■ Data section
◆ ◆ ◆

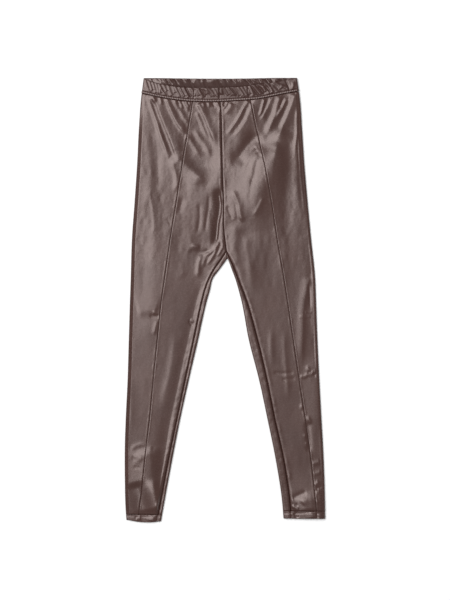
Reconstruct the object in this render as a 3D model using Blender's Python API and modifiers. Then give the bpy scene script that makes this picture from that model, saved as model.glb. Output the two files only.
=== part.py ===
"""Pull-on leggings of coated stretch fabric, laid flat on their back.

Each cut and sewn piece is a thin closed wall: four front panels, two back panels that wrap
round the inner edges of the legs, the front and back of the elastic waistband, and two hems.
Tables are in millimetres, with X across (the wearer's right at -X), Y up towards the waist
and Z up from the surface that the leggings lie on.
"""

import math

import bmesh
import bpy
import numpy as np

MM = 0.001

# Cloth
WALL = 1.2
BAND_WALL = 2.9
HEM_WALL = 2.0
SEAM_GAP = 0.15  # from a piece's edge to the line of its seam, so pieces lie 0.3 apart
SLANT_GAP = 0.2  # the same, measured across on a slanted seam

# Heights of the front's outer face above the surface
LEG_HEIGHT = 5.2
WAIST_HEIGHT = 6.0
BAND_HEIGHT = 6.8
WAIST_REACH = (352.0, 416.0)  # between these the leg height rises to the waist height

# The dip along each seam, and the ridge that its turned allowance raises beside the inseam
SEAM_DIP, SEAM_WIDTH = 1.0, 2.6
INSEAM_RIDGE, INSEAM_RIDGE_AWAY, INSEAM_RIDGE_WIDTH = 0.7, 10.0, 4.5
SIDE_FADE = 14.0  # folds die out over this distance from an outer fold or an inseam
CROTCH_FLAT = (3.0, 18.0)  # the dips start and are full at these distances from the crotch seams

FABRIC_COLOUR = (0.155, 0.115, 0.105, 1.0)
BAND_COLOUR = (0.135, 0.098, 0.090, 1.0)
FABRIC_ROUGHNESS = 0.4


def table(columns, *rows):
    """Rows sorted by their first column, as one array for each named column."""
    values = np.array(sorted(rows), float)
    return {name: values[:, i] for i, name in enumerate(columns)}


# Where the side folds and the seams of the front run, down the garment.
SIDES = table(
    ("y", "side_right", "princess_right", "princess_left", "side_left"),
    (468.0, -170.5, -60.5, 42.0, 151.0),
    (420.0, -176.5, -67.0, 53.0, 157.5),
    (357.0, -181.0, -77.5, 66.5, 162.0),
    (294.0, -184.0, -88.0, 81.0, 166.0),
    (210.0, -189.5, -101.5, 97.0, 173.0),
    (126.0, -195.5, -115.0, 110.0, 181.0),
    (42.0, -198.0, -127.0, 124.5, 189.5),
    (0.0, -199.5, -133.0, 131.0, 191.0),
    (-84.0, -202.0, -142.0, 143.5, 194.0),
    (-168.0, -204.5, -150.5, 156.0, 198.0),
    (-252.0, -208.5, -158.5, 169.0, 202.5),
    (-294.0, -210.0, -163.5, 175.0, 205.0),
    (-378.0, -210.25, -173.0, 185.5, 208.7),
    (-441.0, -208.5, -180.0, 192.0, 210.2),
    (-468.0, -206.5, -183.0, 194.5, 210.6),
)

# The centre front seam from the waist to the crotch, where four seams meet.
CENTRE = table(
    ("y", "front"),
    (468.0, -12.5),
    (420.0, -10.5),
    (395.0, -8.5),
    (336.0, -7.0),
    (273.0, -5.5),
    (210.0, -3.5),
    (147.0, -2.5),
    (115.5, 1.0),
    (102.0, 2.5),
)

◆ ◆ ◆

■ Given exercise
Output the listing above exactly as it appears.

■ Answer to this exercise
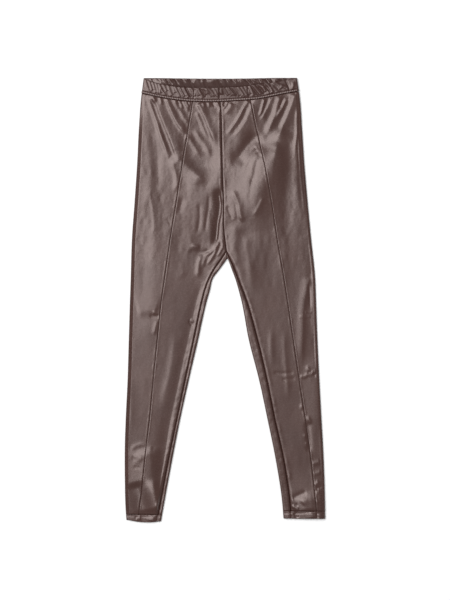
Reconstruct the object in this render as a 3D model using Blender's Python API and modifiers. Then give the bpy scene script that makes this picture from that model, saved as model.glb. Output the two files only.
=== part.py ===
"""Pull-on leggings of coated stretch fabric, laid flat on their back.

Each cut and sewn piece is a thin closed wall: four front panels, two back panels that wrap
round the inner edges of the legs, the front and back of the elastic waistband, and two hems.
Tables are in millimetres, with X across (the wearer's right at -X), Y up towards the waist
and Z up from the surface that the leggings lie on.
"""

import math

import bmesh
import bpy
import numpy as np

MM = 0.001

# Cloth
WALL = 1.2
BAND_WALL = 2.9
HEM_WALL = 2.0
SEAM_GAP = 0.15  # from a piece's edge to the line of its seam, so pieces lie 0.3 apart
SLANT_GAP = 0.2  # the same, measured across on a slanted seam

# Heights of the front's outer face above the surface
LEG_HEIGHT = 5.2
WAIST_HEIGHT = 6.0
BAND_HEIGHT = 6.8
WAIST_REACH = (352.0, 416.0)  # between these the leg height rises to the waist height

# The dip along each seam, and the ridge that its turned allowance raises beside the inseam
SEAM_DIP, SEAM_WIDTH = 1.0, 2.6
INSEAM_RIDGE, INSEAM_RIDGE_AWAY, INSEAM_RIDGE_WIDTH = 0.7, 10.0, 4.5
SIDE_FADE = 14.0  # folds die out over this distance from an outer fold or an inseam
CROTCH_FLAT = (3.0, 18.0)  # the dips start and are full at these distances from the crotch seams

FABRIC_COLOUR = (0.155, 0.115, 0.105, 1.0)
BAND_COLOUR = (0.135, 0.098, 0.090, 1.0)
FABRIC_ROUGHNESS = 0.4


def table(columns, *rows):
    """Rows sorted by their first column, as one array for each named column."""
    values = np.array(sorted(rows), float)
    return {name: values[:, i] for i, name in enumerate(columns)}


# Where the side folds and the seams of the front run, down the garment.
SIDES = table(
    ("y", "side_right", "princess_right", "princess_left", "side_left"),
    (468.0, -170.5, -60.5, 42.0, 151.0),
    (420.0, -176.5, -67.0, 53.0, 157.5),
    (357.0, -181.0, -77.5, 66.5, 162.0),
    (294.0, -184.0, -88.0, 81.0, 166.0),
    (210.0, -189.5, -101.5, 97.0, 173.0),
    (126.0, -195.5, -115.0, 110.0, 181.0),
    (42.0, -198.0, -127.0, 124.5, 189.5),
    (0.0, -199.5, -133.0, 131.0, 191.0),
    (-84.0, -202.0, -142.0, 143.5, 194.0),
    (-168.0, -204.5, -150.5, 156.0, 198.0),
    (-252.0, -208.5, -158.5, 169.0, 202.5),
    (-294.0, -210.0, -163.5, 175.0, 205.0),
    (-378.0, -210.25, -173.0, 185.5, 208.7),
    (-441.0, -208.5, -180.0, 192.0, 210.2),
    (-468.0, -206.5, -183.0, 194.5, 210.6),
)

# The centre front seam from the waist to the crotch, where four seams meet.
CENTRE = table(
    ("y", "front"),
    (468.0, -12.5),
    (420.0, -10.5),
    (395.0, -8.5),
    (336.0, -7.0),
    (273.0, -5.5),
    (210.0, -3.5),
    (147.0, -2.5),
    (115.5, 1.0),
    (102.0, 2.5),
)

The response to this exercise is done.